Кровопийцу Прудона, злодея Тьера… — Пьер Прудон (1809–1865) — французский мелкобуржуазный социалист, теоретик анархизма. Адольф Тьер (1797–1877) — реакционный французский историк и политический деятель, впоследствии палач Парижской коммуны.
К государственной росписи смеют… — М. Я. Блинчевская усматривает здесь намек на искаженную цензурой статью Чернышевского (С, 1862, № 2) «О росписи государственных доходов и расходов» (ПССт 1967, т. II, с. 631). В прижизненных изданиях эта строка заменялась (видимо, по цензурным соображениям) другой: «К украшенью империи смеют…».
А то, если б пустить по порядку… — Намек на то, что следовало бы рукопись отправить в III Отделение: цензорам вменялось в обязанность доносить жандармам о наиболее «опасных» произведениях (см.: Лемке М. Николаевские жандармы и литература 1826–1855 гг. СПб., 1909, с. 182–183).
Занимаясь семь лет этим дельцем…. — Эта строка намекает, что деятельность цензора-палача протекала в годы «мрачного семилетия» (1848–1855).
Канупер — сильно пахнущее растение.
Что их грамоте рано учить! — В начале 1860-х гг. в русской печати шумно дискутировался вопрос о пользе грамотности для народа; консерваторы возражали против просвещения крестьян, так как это якобы может их отвлечь от производительного труда и создать условия для проникновения в народную среду «опасных» идей. Некрасов не раз — в стихотворениях и фельетонах — высмеивал эти страхи. См. его стихотворение «Всевышней волею Зевеса…» (с. 43 наст. тома) и фельетон «Что поделывает наша внутренняя гласность?» (ПСС, т. IX, с. 586–592).

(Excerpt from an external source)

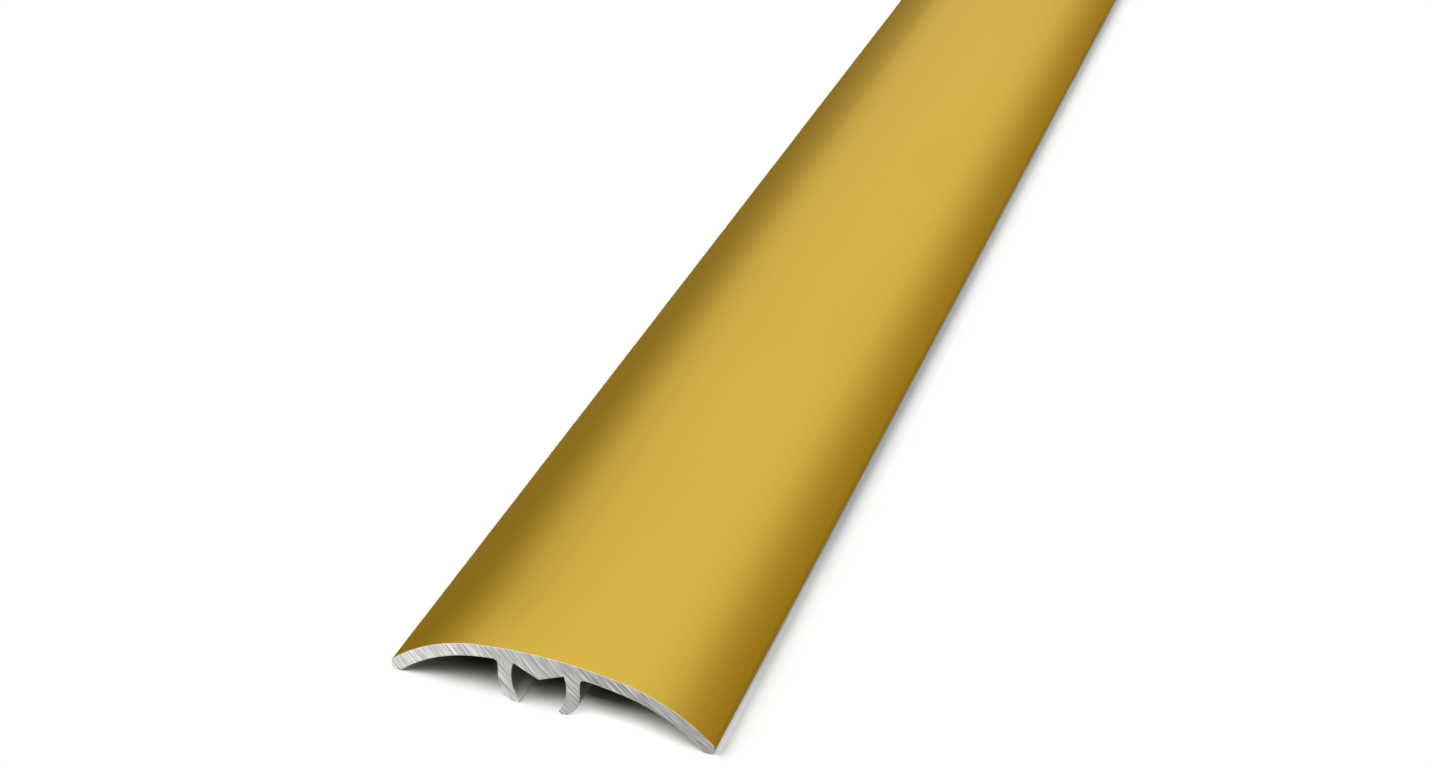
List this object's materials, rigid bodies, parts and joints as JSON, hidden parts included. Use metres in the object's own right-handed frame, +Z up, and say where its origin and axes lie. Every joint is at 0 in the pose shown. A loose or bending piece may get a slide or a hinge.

Фейербах Л. (1804–1872) — немецкий философ-материалист, произведения которого, очень популярные среди русской демократической интеллигенции, запрещено было издавать.
Если ты написал: «Равнодушно…» — По-видимому, здесь пародируется одно место из воспоминаний цензора С. Н. Глинки, готовившихся в это время к опубликованию: «Можно ли, чтобы кто-нибудь написал: „я не люблю бога, я не люблю царя“? Но если б это и случилось, тогда благомыслящий вычеркнул бы частицу „не“ и осталось бы: я люблю бога, я люблю царя» (Глинка С. И. Мое цензорство. — С, 1885, № 9, с. 221).